Your answer should be one number: the count of lines in these entries that hold the word "type".

————————

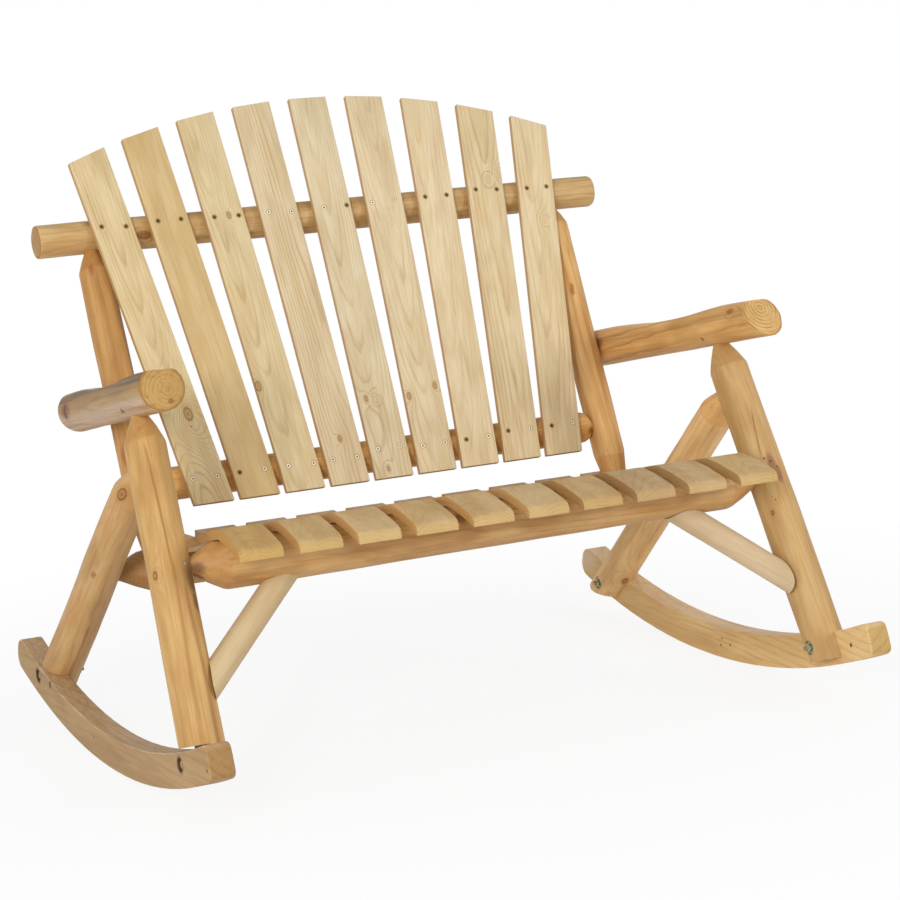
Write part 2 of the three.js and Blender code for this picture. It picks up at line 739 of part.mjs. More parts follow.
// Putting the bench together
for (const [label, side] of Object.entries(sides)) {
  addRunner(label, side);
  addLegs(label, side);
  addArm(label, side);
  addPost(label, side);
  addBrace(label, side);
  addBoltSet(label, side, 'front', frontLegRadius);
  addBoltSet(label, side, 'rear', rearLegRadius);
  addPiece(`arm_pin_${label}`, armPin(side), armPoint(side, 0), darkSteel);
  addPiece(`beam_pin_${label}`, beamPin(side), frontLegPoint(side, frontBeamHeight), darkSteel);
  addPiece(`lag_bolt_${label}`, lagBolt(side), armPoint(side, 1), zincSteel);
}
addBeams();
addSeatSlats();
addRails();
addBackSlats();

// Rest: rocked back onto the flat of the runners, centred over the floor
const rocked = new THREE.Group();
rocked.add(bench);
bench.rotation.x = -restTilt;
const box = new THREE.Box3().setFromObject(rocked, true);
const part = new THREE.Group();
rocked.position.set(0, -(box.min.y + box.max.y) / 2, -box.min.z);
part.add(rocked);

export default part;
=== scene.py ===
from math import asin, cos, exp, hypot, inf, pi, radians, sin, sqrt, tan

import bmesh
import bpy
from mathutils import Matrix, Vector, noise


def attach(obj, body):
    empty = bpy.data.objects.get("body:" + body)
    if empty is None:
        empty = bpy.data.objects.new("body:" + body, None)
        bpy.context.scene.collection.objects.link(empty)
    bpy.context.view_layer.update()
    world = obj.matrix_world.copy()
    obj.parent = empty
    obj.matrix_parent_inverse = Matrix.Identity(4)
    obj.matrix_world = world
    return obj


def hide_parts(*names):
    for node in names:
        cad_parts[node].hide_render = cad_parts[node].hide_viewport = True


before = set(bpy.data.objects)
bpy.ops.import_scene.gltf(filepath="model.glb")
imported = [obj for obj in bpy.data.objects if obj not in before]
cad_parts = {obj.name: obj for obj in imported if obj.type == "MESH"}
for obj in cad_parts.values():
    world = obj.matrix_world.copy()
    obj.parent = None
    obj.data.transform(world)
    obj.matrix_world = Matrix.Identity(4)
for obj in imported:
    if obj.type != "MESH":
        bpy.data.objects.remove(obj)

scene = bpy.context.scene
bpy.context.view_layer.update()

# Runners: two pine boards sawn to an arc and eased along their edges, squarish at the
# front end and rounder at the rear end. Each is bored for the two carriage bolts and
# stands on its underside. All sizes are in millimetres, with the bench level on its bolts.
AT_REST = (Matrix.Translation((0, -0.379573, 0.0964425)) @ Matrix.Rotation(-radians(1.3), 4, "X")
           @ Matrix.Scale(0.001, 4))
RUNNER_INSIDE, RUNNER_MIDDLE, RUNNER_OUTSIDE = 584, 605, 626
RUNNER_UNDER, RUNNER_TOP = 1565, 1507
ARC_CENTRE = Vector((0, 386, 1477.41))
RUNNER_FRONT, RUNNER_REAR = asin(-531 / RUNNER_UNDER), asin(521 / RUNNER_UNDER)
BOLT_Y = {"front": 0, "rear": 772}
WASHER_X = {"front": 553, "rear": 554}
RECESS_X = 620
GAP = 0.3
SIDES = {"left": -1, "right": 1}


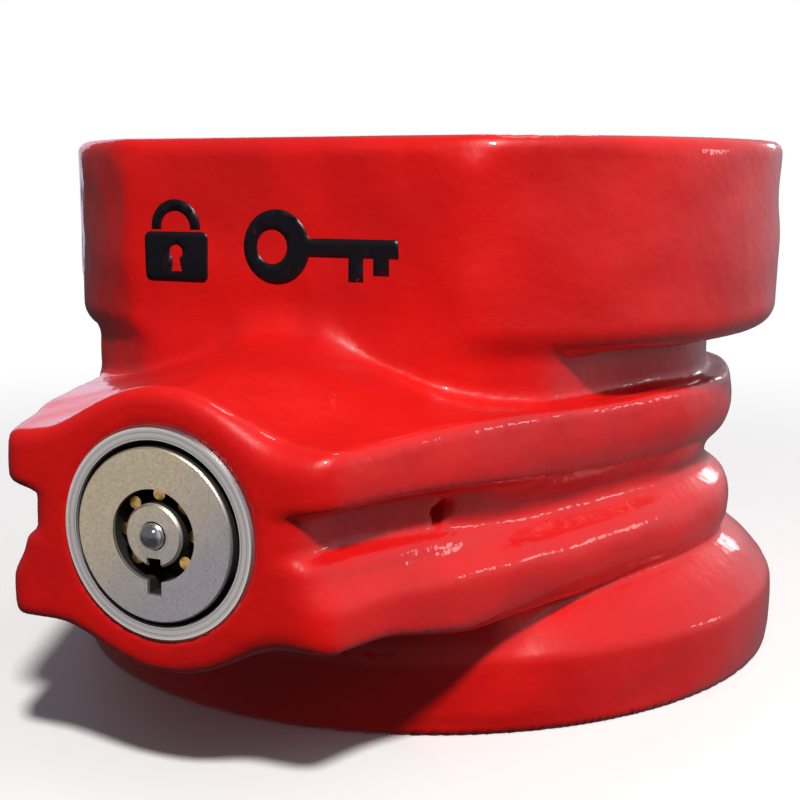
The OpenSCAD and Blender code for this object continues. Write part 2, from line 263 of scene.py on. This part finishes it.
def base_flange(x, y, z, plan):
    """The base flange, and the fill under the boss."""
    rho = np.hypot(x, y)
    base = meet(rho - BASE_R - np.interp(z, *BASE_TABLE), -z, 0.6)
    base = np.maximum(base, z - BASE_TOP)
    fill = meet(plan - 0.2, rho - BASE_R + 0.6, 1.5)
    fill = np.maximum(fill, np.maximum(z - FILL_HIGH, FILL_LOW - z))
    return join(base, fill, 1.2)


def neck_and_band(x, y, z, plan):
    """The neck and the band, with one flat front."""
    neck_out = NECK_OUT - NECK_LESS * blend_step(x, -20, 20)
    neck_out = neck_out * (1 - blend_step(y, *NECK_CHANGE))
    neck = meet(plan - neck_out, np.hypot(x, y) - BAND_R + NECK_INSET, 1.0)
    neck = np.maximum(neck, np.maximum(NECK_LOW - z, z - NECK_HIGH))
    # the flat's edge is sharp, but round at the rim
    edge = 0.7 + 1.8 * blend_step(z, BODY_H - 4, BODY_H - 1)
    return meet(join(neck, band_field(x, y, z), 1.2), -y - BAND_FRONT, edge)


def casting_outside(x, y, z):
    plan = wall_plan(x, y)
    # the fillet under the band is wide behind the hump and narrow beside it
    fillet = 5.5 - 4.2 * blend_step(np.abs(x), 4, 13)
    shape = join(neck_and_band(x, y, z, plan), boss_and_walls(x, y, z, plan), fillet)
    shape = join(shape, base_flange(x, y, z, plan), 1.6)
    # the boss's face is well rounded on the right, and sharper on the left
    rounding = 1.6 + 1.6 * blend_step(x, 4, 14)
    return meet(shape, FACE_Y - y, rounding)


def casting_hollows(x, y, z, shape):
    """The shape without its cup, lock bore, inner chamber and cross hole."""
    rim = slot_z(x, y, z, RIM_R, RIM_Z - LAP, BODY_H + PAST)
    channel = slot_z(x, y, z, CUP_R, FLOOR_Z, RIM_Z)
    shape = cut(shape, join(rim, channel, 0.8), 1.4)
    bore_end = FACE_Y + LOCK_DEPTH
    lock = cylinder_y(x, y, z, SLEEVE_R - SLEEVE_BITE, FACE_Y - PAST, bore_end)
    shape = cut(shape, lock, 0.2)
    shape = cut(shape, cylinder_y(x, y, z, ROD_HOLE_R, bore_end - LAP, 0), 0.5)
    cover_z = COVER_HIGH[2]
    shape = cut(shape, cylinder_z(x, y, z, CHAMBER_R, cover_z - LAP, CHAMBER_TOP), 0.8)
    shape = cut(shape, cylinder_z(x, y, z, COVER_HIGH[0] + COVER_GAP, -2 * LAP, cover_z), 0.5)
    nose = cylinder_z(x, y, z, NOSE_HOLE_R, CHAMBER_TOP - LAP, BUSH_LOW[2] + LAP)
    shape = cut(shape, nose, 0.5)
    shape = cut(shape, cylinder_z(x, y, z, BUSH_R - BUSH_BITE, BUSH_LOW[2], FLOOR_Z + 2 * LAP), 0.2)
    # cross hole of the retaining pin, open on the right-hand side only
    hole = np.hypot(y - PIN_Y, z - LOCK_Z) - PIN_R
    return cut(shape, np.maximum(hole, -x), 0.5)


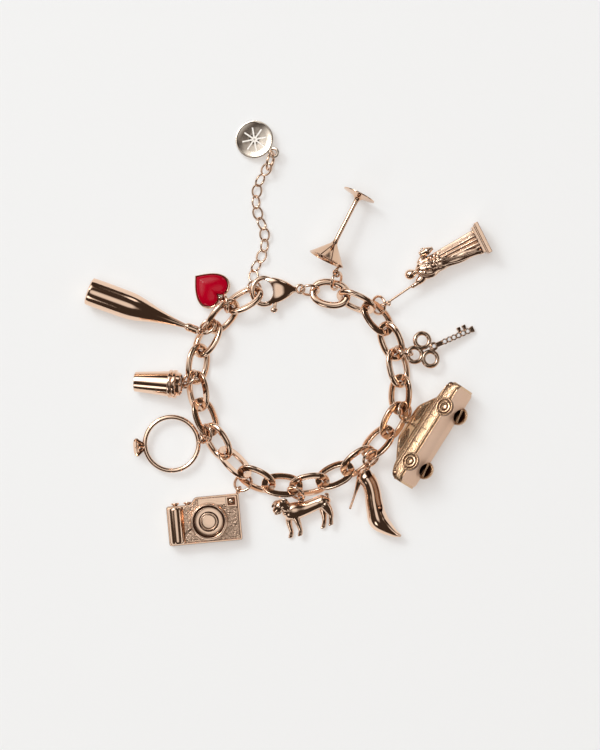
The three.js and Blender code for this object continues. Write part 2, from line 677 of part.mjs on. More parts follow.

————————

[Solved exercise]
2